The competition heats up: India’s space agency ISRO says it is facing a manpower shortage caused by its recent successes and increased demand for more space achievements.
ISRO Satellite Centre (ISAC) director M Annadurai – who is also considered one of the heroes of the India’s Chandrayaan-1 mission to the moon (October 2008-August 2009) and the November 2013-launched MOM – has said after a steep increase in ISRO’s workforce expansion between 1982 and 1992 there has been no significant growth in ISRO’s workforce, which has remained in the region of 16,500 over several years. “There is a crunch,” he admitted on the sidelines of the Aerospace & Defence Manufacturing Summit 2015, although adding that it was relative in nature. “The requirements have increased but the workforce has remained more or less the same.”
Annadurai said the requirements were from domestic as well as foreign origin. The ISRO on July 11 launched five British satellites in a single launch, which is considered a record as it was the Indian space agency’s heaviest commercial launch. On the domestic front, he said, there are plans to increase Indian satellite launches from the current four a year to ten in the near future – which requires manpower to meet the quality requirements.
Without doubt India’s recent successes demand a growth in its space industry. The danger here is that India will add jobs to its government space agency rather than hire private companies to do the work and let them do the hiring. If they do the latter, the companies will have flexibility and will be able to adjust quickly to changing conditions. If the former the government will instead be hiring employees who will be seen by politicians as a vested interest they must protect, whether or not it makes sense economically.

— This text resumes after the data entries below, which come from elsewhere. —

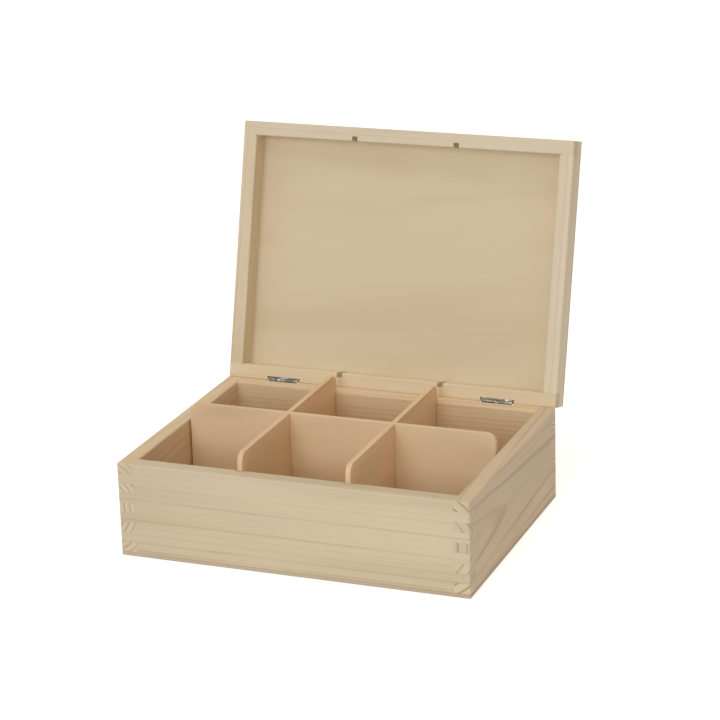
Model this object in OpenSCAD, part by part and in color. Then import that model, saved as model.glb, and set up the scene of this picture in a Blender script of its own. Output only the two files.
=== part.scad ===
// Wooden tea bag box with a hinged lid and six compartments.
// The origin is the centre of the underside. +X is to the right, the front faces -Y and +Z is up.
// The lid stands open, leaning back on the stops of its two hinges.

/* [Box] */
// Width over the side boards
box_w = 220; // [160:1:320]
// Depth over the front and back boards
box_d = 165; // [120:1:240]
// Height of the four boards, without the bottom panel
board_h = 56; // [40:1:90]
// Thickness of the four boards
wall_t = 10; // [8:0.5:14]
// Thickness of the plywood bottom panel
bottom_t = 3; // [2:0.5:6]
// Fingers at each corner of the box, an odd number
box_fingers = 9; // [5:2:13]

/* [Lid] */
// Height of the four lid rails, without the top panel
rail_h = 14; // [13:0.5:24]
// Thickness of the lid rails
rail_t = 9; // [7:0.5:12]
// Thickness of the plywood top panel
top_t = 3; // [2:0.5:6]
// Angle of the open lid, measured from closed
open_angle = 105; // [90:1:120]
// Seam between the box and the closed lid
seam_gap = 0.3; // [0.2:0.05:0.8]

/* [Dividers] */
// Thickness of the plywood dividers
divider_t = 3; // [2:0.5:5]
// Height of the dividers above the rim of the box
divider_rise = 11; // [0:0.5:12.5]
// Radius of the dividers' upper corners
divider_corner_r = 6; // [2:0.5:12]
// Depth of the grooves for the dividers in the boards and rails
groove_depth = 3.1; // [2:0.1:4.5]
// Gap left at each end of the long divider
long_end_gap = 1.2; // [0.3:0.1:2]

/* [Hinges] */
// Distance from each end of the box to the middle of its hinge
hinge_inset = 38; // [26:1:60]
// Length of one knuckle
knuckle_len = 4.8; // [3:0.2:7]
// Outer diameter of the knuckles
knuckle_d = 2.4; // [2.2:0.1:2.8]
// Diameter of the hinge pin
pin_d = 1.2; // [0.8:0.1:1.4]
// Thickness of the hinge leaves
leaf_t = 0.5; // [0.4:0.05:0.7]
// Depth of a leg below the rim it is pressed into
leg_depth = 9; // [6:0.5:10]

/* [Finish and clearances] */
// Radius of the eased outer edges
ease_r = 1; // [0.5:0.1:1.4]
// Radius of the eased inner edges of the rims
inner_ease_r = 1; // [0.3:0.1:1.4]
// Glue line in the finger joints
glue_gap = 0.05; // [0.02:0.01:0.2]
// Clearance on each side of a divider in its groove or slot
groove_slack = 0.15; // [0.1:0.05:0.4]
// Clearance on each side of a divider in the notches of the lid
notch_slack = 0.3; // [0.2:0.05:0.6]
// Gap left at each end of a short divider in its groove
groove_end_gap = 1; // [0.3:0.1:1.8]
// Clearance on each side of a leg in its kerf
kerf_slack = 0.1; // [0.05:0.05:0.2]
// Gap between neighbouring knuckles
knuckle_gap = 0.2; // [0.1:0.05:0.4]
// Gap between the hinge pin and its bore
pin_gap = 0.05; // [0.02:0.01:0.1]
// Clearance around the knuckles in the hinge pocket
pocket_slack = 0.3; // [0.25:0.05:0.5]

/* [Hidden] */

PINE = "#e3c596";
PINE_SHADE = "#d3ab77";
PLY = "#d9ba8a";
STEEL = "#b7b6b2";

$fn = 48;

// How far a cut reaches past the face it leaves
past = 1;

// The front and back rails have the lower finger at each corner of the lid, the side rails the upper one
LID_FINGERS = 2;

rim_z = bottom_t + board_h;
axis_z = rim_z + seam_gap / 2;
// The pins sit just inside the back face, so that the eased edges of the open seam nearly touch
axis_y = box_d / 2 - 0.45 * ease_r;
lid_z = rim_z + seam_gap;
lid_top_z = lid_z + rail_h + top_t;

// Dividers, which stand on the bottom panel
divider_top_z = rim_z + divider_rise;
divider_h = divider_top_z - bottom_t;
long_divider_len = box_w - 2 * (wall_t + long_end_gap);
short_divider_len = box_d - 2 * (wall_t - groove_depth + groove_end_gap);
// Three equal columns put each short divider this far from the middle
short_divider_x = (box_w - 2 * wall_t + divider_t) / 6;
groove_w = divider_t + 2 * groove_slack;
notch_w = divider_t + 2 * notch_slack;

// Hinges: each leaf has every second knuckle
KNUCKLES = 4;
knuckle_pitch = knuckle_len + knuckle_gap;
hinge_len = KNUCKLES * knuckle_pitch - knuckle_gap;
knuckle_r = knuckle_d / 2;
pocket_len = hinge_len + 2 * knuckle_pitch / 4;
pocket_r = knuckle_r + pocket_slack;
leaf_reach = pocket_r + leaf_t;
kerf_w = leaf_t + 2 * kerf_slack;

// A square from a corner to a corner, its corners rounded by quarter circles
module rounded_rect(size, r) {
    translate([r, 0]) square([size.x - 2 * r, size.y]);
    translate([0, r]) square([size.x, size.y - 2 * r]);
    for (x = [r, size.x - r]) {
        for (y = [r, size.y - r]) {
            translate([x, y]) circle(r);
        }
    }
}

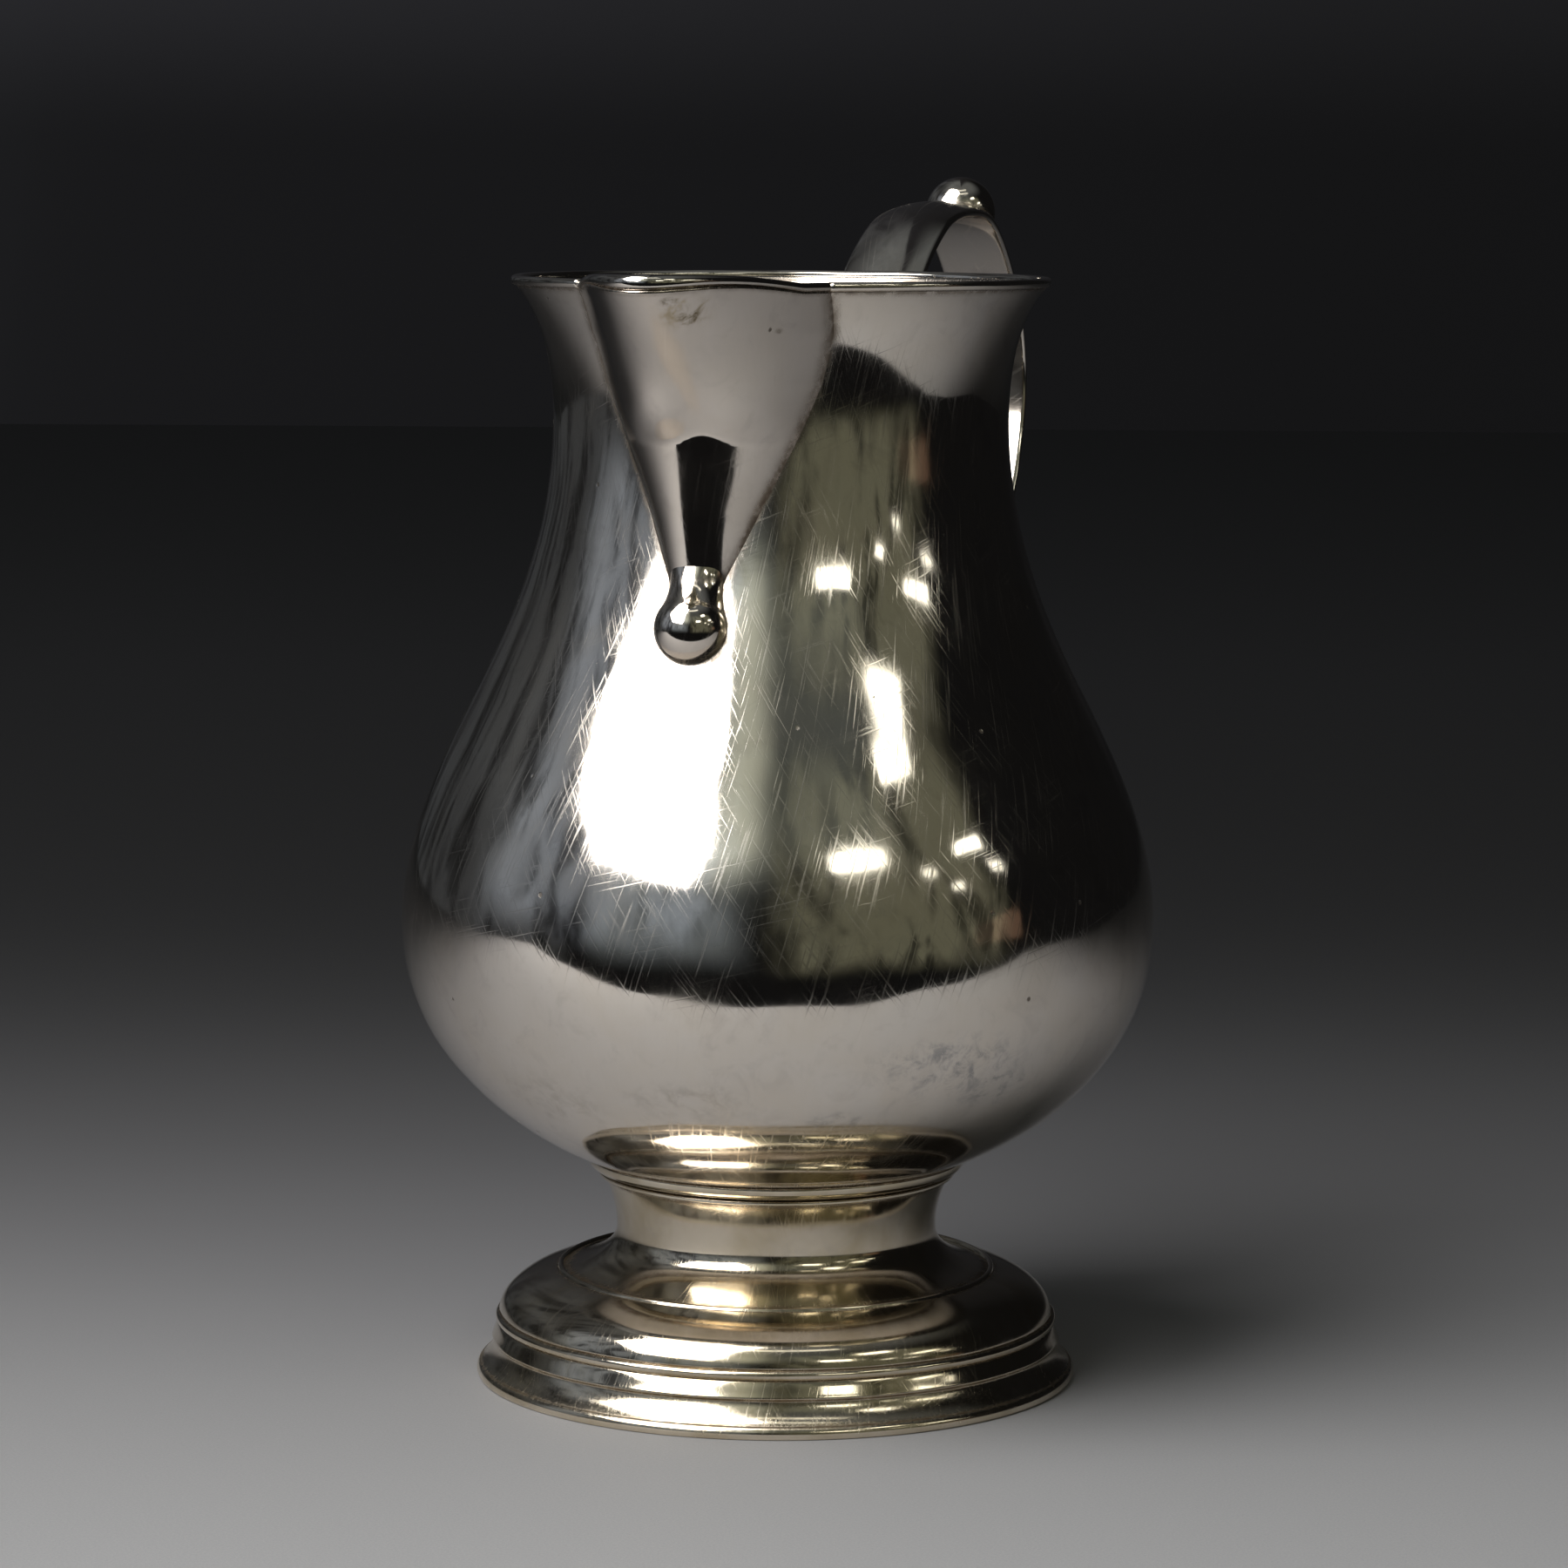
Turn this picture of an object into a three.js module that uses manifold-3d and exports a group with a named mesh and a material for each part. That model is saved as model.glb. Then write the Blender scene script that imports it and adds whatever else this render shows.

The first option will allow the aerospace industry to grow naturally. The second will fossilize that industry around pork supporting inefficient political agendas.
Hopefully the new conservative Modi government in India will recognize the dangers of expanding its government agency and will go the private route. This quote from the article gives me hope:
“We need the same number of people (16,500) outside to support operations, which is why we are encouraging private partnerships,” he said. Senior ISRO scientists have also said they have been encouraging retiring space scientists to foster links with private firms to encourage them to work with ISRO in the future. This is with an aim to bring in an “outside manpower” to bolster the in-house activities by ISRO scientists.